— Begin —

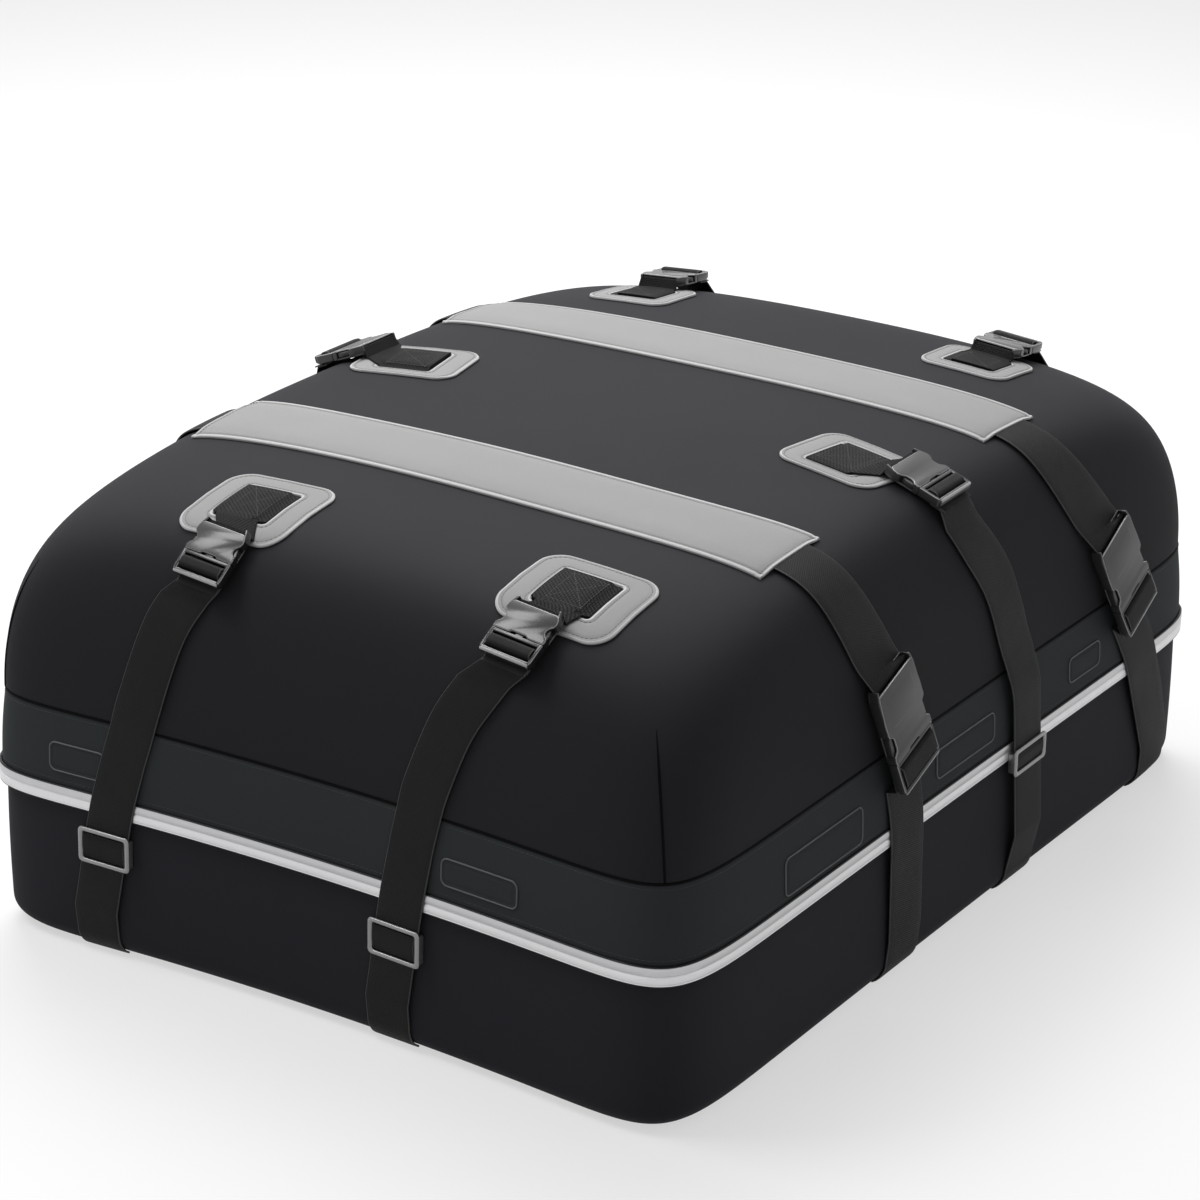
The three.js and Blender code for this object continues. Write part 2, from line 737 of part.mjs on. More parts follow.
// Housing: flat shell with a pocket and bar for webbing at the rear and a mouth for the prongs
function makeHousing(name, strap) {
  const { buckle, web, frame } = strap;
  const half = web / 2 + buckleRim;
  const top = buckle.height - plateThickness;
  const inside = half - plateThickness;
  const slot = web / 2 + slotSlack;
  const shape = new THREE.Shape();
  shape.moveTo(-half, buckle.housing);
  shape.lineTo(-half, buckleCorner);
  shape.absarc(buckleCorner - half, buckleCorner, buckleCorner, Math.PI, 1.5 * Math.PI);
  shape.absarc(half - buckleCorner, buckleCorner, buckleCorner, -rightAngle, 0);
  shape.lineTo(half, buckle.housing);
  const blank = new THREE.ExtrudeGeometry(shape, {
    depth: buckle.height,
    bevelEnabled: false,
    curveSegments: 3,
  });
  const bar = block(
    [-slot - 1, barInset, barLow],
    [slot + 1, barInset + barWidth, barLow + barThickness],
  );
  const mouth = buckle.housing - buckle.prong - hardGap * 3;
  const windowStart = mouth + buckle.prong * 0.15;
  const windowEnd = mouth + buckle.prong * 0.65;
  const solid = toSolid(blank)
    .subtract(block([-slot, -1, -1], [slot, pocketDepth, top]))
    .subtract(block([-inside, mouth, floorThickness], [inside, buckle.housing + 1, top]))
    .subtract(block([-half - 1, windowStart, floorThickness], [half + 1, windowEnd, top]))
    .add(bar);
  addPiece(name, fromSolid(solid), finishes.plastic, frame);
}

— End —

Your task —
The lines above should be duplicated exactly.

Exercise answer —
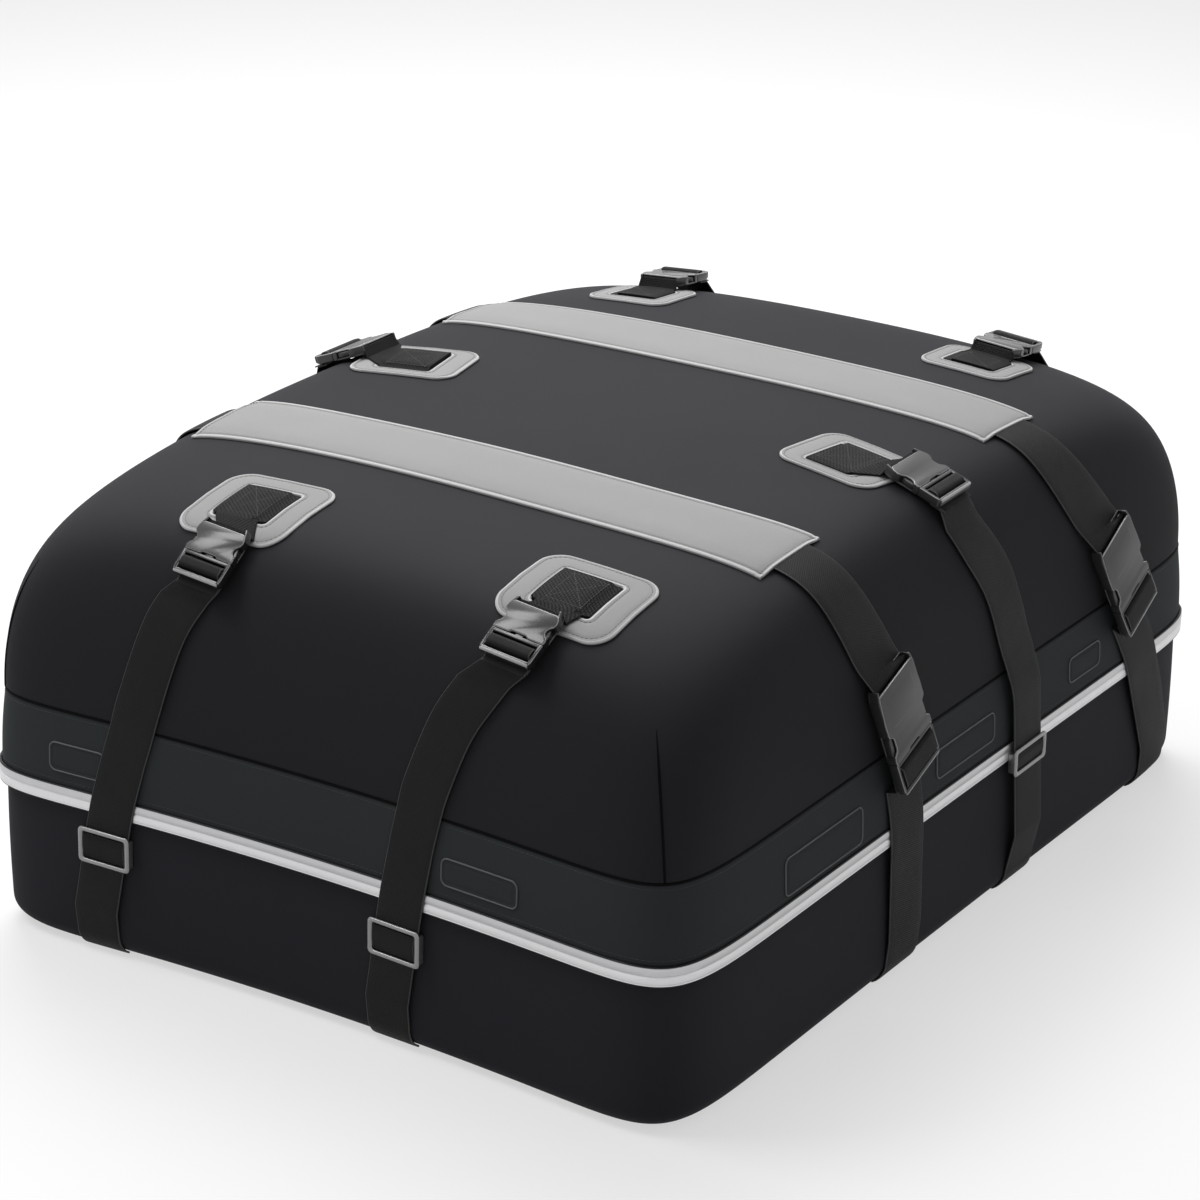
The three.js and Blender code for this object continues. Write part 2, from line 737 of part.mjs on. More parts follow.
// Housing: flat shell with a pocket and bar for webbing at the rear and a mouth for the prongs
function makeHousing(name, strap) {
  const { buckle, web, frame } = strap;
  const half = web / 2 + buckleRim;
  const top = buckle.height - plateThickness;
  const inside = half - plateThickness;
  const slot = web / 2 + slotSlack;
  const shape = new THREE.Shape();
  shape.moveTo(-half, buckle.housing);
  shape.lineTo(-half, buckleCorner);
  shape.absarc(buckleCorner - half, buckleCorner, buckleCorner, Math.PI, 1.5 * Math.PI);
  shape.absarc(half - buckleCorner, buckleCorner, buckleCorner, -rightAngle, 0);
  shape.lineTo(half, buckle.housing);
  const blank = new THREE.ExtrudeGeometry(shape, {
    depth: buckle.height,
    bevelEnabled: false,
    curveSegments: 3,
  });
  const bar = block(
    [-slot - 1, barInset, barLow],
    [slot + 1, barInset + barWidth, barLow + barThickness],
  );
  const mouth = buckle.housing - buckle.prong - hardGap * 3;
  const windowStart = mouth + buckle.prong * 0.15;
  const windowEnd = mouth + buckle.prong * 0.65;
  const solid = toSolid(blank)
    .subtract(block([-slot, -1, -1], [slot, pocketDepth, top]))
    .subtract(block([-inside, mouth, floorThickness], [inside, buckle.housing + 1, top]))
    .subtract(block([-half - 1, windowStart, floorThickness], [half + 1, windowEnd, top]))
    .add(bar);
  addPiece(name, fromSolid(solid), finishes.plastic, frame);
}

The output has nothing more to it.